— start Data provided —

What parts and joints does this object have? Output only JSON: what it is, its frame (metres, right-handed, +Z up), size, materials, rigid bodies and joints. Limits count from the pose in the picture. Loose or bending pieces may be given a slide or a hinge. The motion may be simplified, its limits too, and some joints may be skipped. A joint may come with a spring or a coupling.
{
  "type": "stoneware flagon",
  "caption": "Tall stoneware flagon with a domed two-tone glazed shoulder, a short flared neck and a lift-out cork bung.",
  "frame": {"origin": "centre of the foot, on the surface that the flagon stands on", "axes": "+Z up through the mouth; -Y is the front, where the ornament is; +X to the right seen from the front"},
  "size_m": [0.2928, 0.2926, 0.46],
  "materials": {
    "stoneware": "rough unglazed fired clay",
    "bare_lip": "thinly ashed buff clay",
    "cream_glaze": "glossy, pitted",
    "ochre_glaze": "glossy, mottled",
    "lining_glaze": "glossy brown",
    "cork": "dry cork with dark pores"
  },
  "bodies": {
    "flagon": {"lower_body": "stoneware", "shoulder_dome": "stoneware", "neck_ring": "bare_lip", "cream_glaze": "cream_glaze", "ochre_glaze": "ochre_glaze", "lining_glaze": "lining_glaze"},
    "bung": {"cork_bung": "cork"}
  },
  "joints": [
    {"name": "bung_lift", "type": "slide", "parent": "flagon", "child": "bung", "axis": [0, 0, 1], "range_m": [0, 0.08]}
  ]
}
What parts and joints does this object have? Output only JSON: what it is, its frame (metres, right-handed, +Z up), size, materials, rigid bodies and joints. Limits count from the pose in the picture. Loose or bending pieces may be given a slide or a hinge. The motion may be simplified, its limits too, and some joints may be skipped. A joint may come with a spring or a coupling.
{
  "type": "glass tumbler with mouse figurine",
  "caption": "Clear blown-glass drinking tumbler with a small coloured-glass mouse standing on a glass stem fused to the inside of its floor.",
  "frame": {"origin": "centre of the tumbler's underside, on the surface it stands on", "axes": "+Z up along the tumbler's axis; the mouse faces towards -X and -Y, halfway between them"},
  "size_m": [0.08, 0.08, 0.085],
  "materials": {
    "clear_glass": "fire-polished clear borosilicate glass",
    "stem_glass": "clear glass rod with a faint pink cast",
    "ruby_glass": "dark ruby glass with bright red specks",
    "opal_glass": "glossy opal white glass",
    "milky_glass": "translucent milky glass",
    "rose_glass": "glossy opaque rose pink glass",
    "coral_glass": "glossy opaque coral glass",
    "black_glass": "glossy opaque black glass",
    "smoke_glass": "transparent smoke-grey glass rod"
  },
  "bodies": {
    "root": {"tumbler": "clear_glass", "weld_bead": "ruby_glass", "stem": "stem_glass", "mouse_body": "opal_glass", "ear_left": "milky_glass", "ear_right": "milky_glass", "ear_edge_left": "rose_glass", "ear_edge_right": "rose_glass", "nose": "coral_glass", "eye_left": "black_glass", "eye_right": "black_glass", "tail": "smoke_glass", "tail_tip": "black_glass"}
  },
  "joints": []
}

— end Data provided —

Aim of the task:
Could you reproduce every record above exactly as it appears?

Task response:
What parts and joints does this object have? Output only JSON: what it is, its frame (metres, right-handed, +Z up), size, materials, rigid bodies and joints. Limits count from the pose in the picture. Loose or bending pieces may be given a slide or a hinge. The motion may be simplified, its limits too, and some joints may be skipped. A joint may come with a spring or a coupling.
{
  "type": "stoneware flagon",
  "caption": "Tall stoneware flagon with a domed two-tone glazed shoulder, a short flared neck and a lift-out cork bung.",
  "frame": {"origin": "centre of the foot, on the surface that the flagon stands on", "axes": "+Z up through the mouth; -Y is the front, where the ornament is; +X to the right seen from the front"},
  "size_m": [0.2928, 0.2926, 0.46],
  "materials": {
    "stoneware": "rough unglazed fired clay",
    "bare_lip": "thinly ashed buff clay",
    "cream_glaze": "glossy, pitted",
    "ochre_glaze": "glossy, mottled",
    "lining_glaze": "glossy brown",
    "cork": "dry cork with dark pores"
  },
  "bodies": {
    "flagon": {"lower_body": "stoneware", "shoulder_dome": "stoneware", "neck_ring": "bare_lip", "cream_glaze": "cream_glaze", "ochre_glaze": "ochre_glaze", "lining_glaze": "lining_glaze"},
    "bung": {"cork_bung": "cork"}
  },
  "joints": [
    {"name": "bung_lift", "type": "slide", "parent": "flagon", "child": "bung", "axis": [0, 0, 1], "range_m": [0, 0.08]}
  ]
}
What parts and joints does this object have? Output only JSON: what it is, its frame (metres, right-handed, +Z up), size, materials, rigid bodies and joints. Limits count from the pose in the picture. Loose or bending pieces may be given a slide or a hinge. The motion may be simplified, its limits too, and some joints may be skipped. A joint may come with a spring or a coupling.
{
  "type": "glass tumbler with mouse figurine",
  "caption": "Clear blown-glass drinking tumbler with a small coloured-glass mouse standing on a glass stem fused to the inside of its floor.",
  "frame": {"origin": "centre of the tumbler's underside, on the surface it stands on", "axes": "+Z up along the tumbler's axis; the mouse faces towards -X and -Y, halfway between them"},
  "size_m": [0.08, 0.08, 0.085],
  "materials": {
    "clear_glass": "fire-polished clear borosilicate glass",
    "stem_glass": "clear glass rod with a faint pink cast",
    "ruby_glass": "dark ruby glass with bright red specks",
    "opal_glass": "glossy opal white glass",
    "milky_glass": "translucent milky glass",
    "rose_glass": "glossy opaque rose pink glass",
    "coral_glass": "glossy opaque coral glass",
    "black_glass": "glossy opaque black glass",
    "smoke_glass": "transparent smoke-grey glass rod"
  },
  "bodies": {
    "root": {"tumbler": "clear_glass", "weld_bead": "ruby_glass", "stem": "stem_glass", "mouse_body": "opal_glass", "ear_left": "milky_glass", "ear_right": "milky_glass", "ear_edge_left": "rose_glass", "ear_edge_right": "rose_glass", "nose": "coral_glass", "eye_left": "black_glass", "eye_right": "black_glass", "tail": "smoke_glass", "tail_tip": "black_glass"}
  },
  "joints": []
}